В. Франкл приводит слова некоего И. Бэкона, который еще ребенком попал в Освенцим: «В детстве я думал, что расскажу всем о том, что мне довелось пережить в Освенциме, и тогда мир изменится. Но мир не изменился, а об Освенциме никто и знать ничего не хотел. Прошло много времени, прежде чем я понял, в чем заключается истинный смысл страданий. Страдания имеют смысл, если благодаря им меняешься ты сам»[13]. Эти слова нуждаются в комментариях. Прежде всего скажу, что об Освенциме мир не забыл и это место надолго, может быть на столетия, останется кровоточащей раной человечества. К тому же отнюдь не самоочевидно, что, пережив Освенцим, человек становится лучше. В любом страдании может быть нечто, что калечит личность, хотя я не сомневаюсь, что оно также способно очищать и возвышать. В. Т. Шаламов крайне отрицательно относился к лагерному опыту, с чем нельзя не согласиться.
2. Смысл и назначение страдания
Если смотреть на предназначение человека очень и даже излишне оптимистично, то можно сказать, что жизнь должна быть наполнена деятельностью и радостью, а страдание — устранено. Но к сожалению, действительность не такова. Из-за особенностей биологической природы человека и созданного им общества он от рождения обречен на болезни, страдания, преступления и смерть. Поэтому страдание — его неизбежный и неизменный спутник, оно ему необходимо для духовного очищения, осознания своих прегрешений, точного понимания зла, принуждения его к должному поведению и т. д. От него, как и от смерти, невозможно избавиться. Можно лишь сократить его масштабы, избежать сопутствующей ему жестокости, придавая ей цивилизованные формы, минимизировать последствия, дать возможность осмыслить муки и даже попытаться по возможности найти в них смысл.
Естественно, что в разных культурах само страдание понимается по-разному, особенно если оно связано с честью и достоинством личности или отношением к Родине. Исключение на первый взгляд составляют переживания в форме страха смерти, но и в этом случае для большинства культур архетип смерти содержательно примерно одинаков. Однако для некоторых примитивных народов и древнейших религий смерть представляется лишь переходом в иное состояние и продолжением там жизни. Но все-таки и для этих народов и религий, как показывают некоторые антропологические исследования, смерть страшна.

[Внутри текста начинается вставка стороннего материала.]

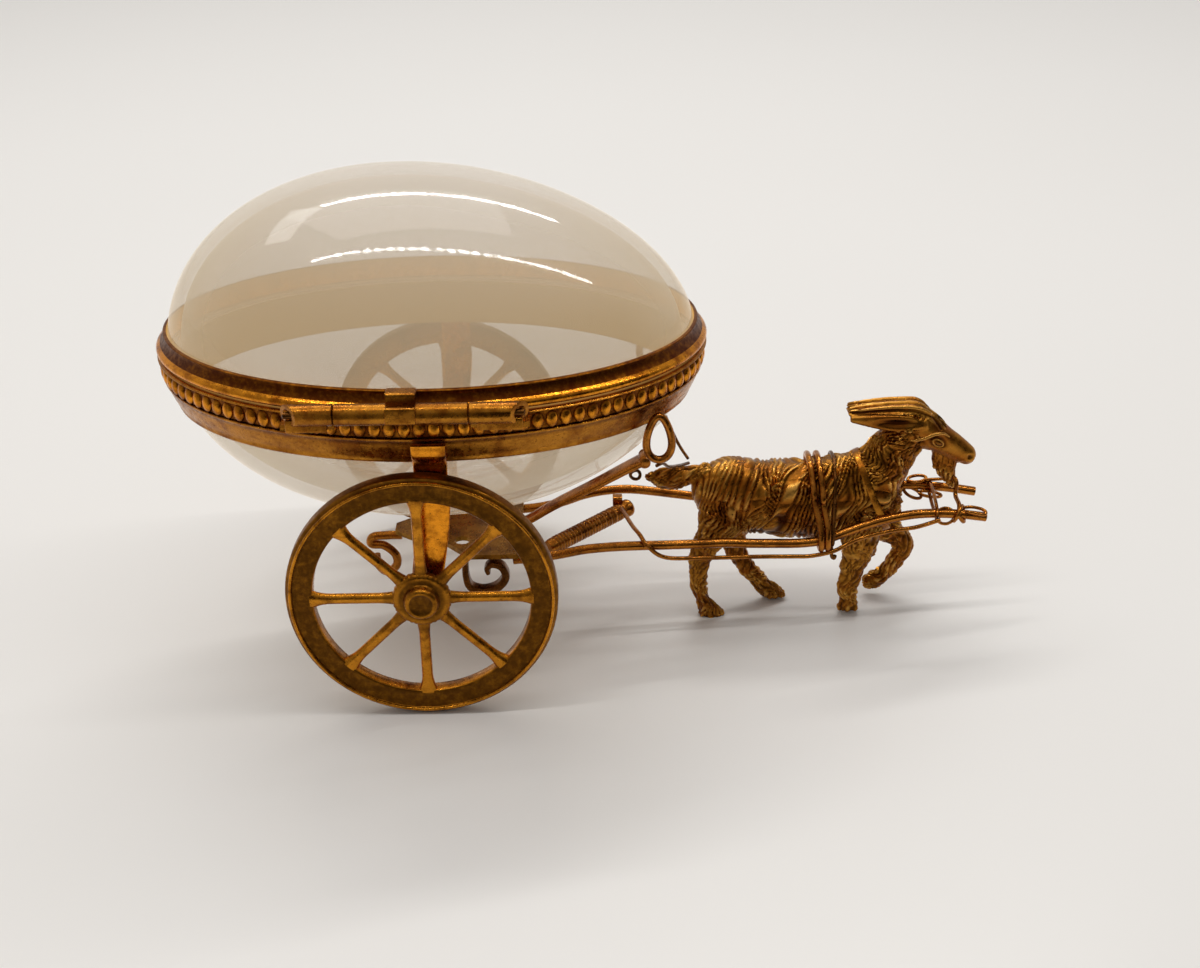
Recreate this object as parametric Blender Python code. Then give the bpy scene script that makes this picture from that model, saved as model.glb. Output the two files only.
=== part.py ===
"""An egg-shaped box of milk glass in gilt-metal mounts, built as a two-wheeled cart that a cast goat draws.

Metres, +Z up, +X from the egg's blunt end to the goat. The lid is hinged along the near side (-Y).
The cart is drawn with the egg's middle at X = 0. Last of all, the root is moved so that the
origin is the middle of the footprint, on the floor.
"""

import math

import bmesh
import bpy
from mathutils import Vector

MM = 0.001

# Glass egg: an ellipsoid cut at the seam, drawn in towards its front end
EGG_HALF_LENGTH = 40.4 * MM
EGG_HALF_WIDTH = 26.8 * MM
LID_RISE = 26.6 * MM
BOWL_DEPTH = 27.4 * MM
LID_TAPER = 0.11
BOWL_TAPER = 0.03
GLASS_WALL = 2.0 * MM

# Mounts round the two rims, all measured from the glass and from the seam
SEAM_GAP = 0.3 * MM
MOUNT_FIT = 0.25 * MM
MOUNT_EDGE = 0.4 * MM
LID_MOUNT_HEIGHT = 3.6 * MM
LID_MOUNT_SWELL = 1.75 * MM
MOULDING_HEIGHT = 0.6 * MM
MOULDING_SWELL = 1.75 * MM
BEAD_ROW_HEIGHT = 2.9 * MM
BEAD_COUNT = 104
BEAD_SEAT = 0.75 * MM
BEAD_SWELL = 1.7 * MM
BEAD_VALLEY = 0.9 * MM
PIECE_GAP = 0.15 * MM
BAND_HEIGHT = 4.3 * MM
BAND_SWELL = 1.5 * MM
BAND_FOOT = 1.0 * MM

# Hinge on the near side
BARREL_RADIUS = 1.55 * MM
BARREL_LIFT = 1.45 * MM
BARREL_CLEARANCE = 0.3 * MM
KNUCKLE_REAR_LENGTH = 7.5 * MM
KNUCKLE_MIDDLE_LENGTH = 18.4 * MM
KNUCKLE_FRONT_LENGTH = 8.2 * MM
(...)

Не снижают страха смерти даже имеющиеся в разных культурах духовные сочинения о движении души после смерти (в русском православии, египетской «Книге мертвых», тибетской «Книге мертвых»). Они представляют собой мистические фантазии, основная, хотя и неназываемая цель которых состоит в снятии или уменьшении страха смерти. Вместе с тем в тибетской «Книге мертвых», которая по своему психологическому содержанию стоит намного выше других аналогичных сочинений, имеются поразительные психологические открытия, по достоинству оцененные К. Г. Юнгом[14].
Не только в разных культурах страдание понимается по-разному, но и, что не менее важно, отношение к нему различно, и это отражается в различных сферах жизни, например в уголовном законодательстве и исполнении наказаний, постановке и решении различных нравственных проблем. Если раннехристианским сообществом страдание воспринималось как средство спасения души и соумирание с Христом, то в современных десакрализованных западных культурах оно считается совершенно неприемлемым. Это вовсе не означает, что оно изжито.
Возможно выделение страдания в качестве самостоятельного объекта научного познания с широким привлечением достижений философии, социологии, психологии, этики, религиоведения, теологии, медицины и т. д. Достижения здесь могут быть весьма значительными, оказывать влияние на общественное сознание, принятие законов и практику их исполнения, а также на тех людей, которые страдают, не осознавая этого. Очень часто, когда у человека происходит несчастье, он рассматривает это как случайность, удар судьбы, предназначенный именно ему, как бедствие чисто личное, настолько же несуразное, насколько и нежелательное; при этом человек часто не замечает или недостаточно принимает во внимание, что от такого же бедствия одновременно страдают тысячи других людей.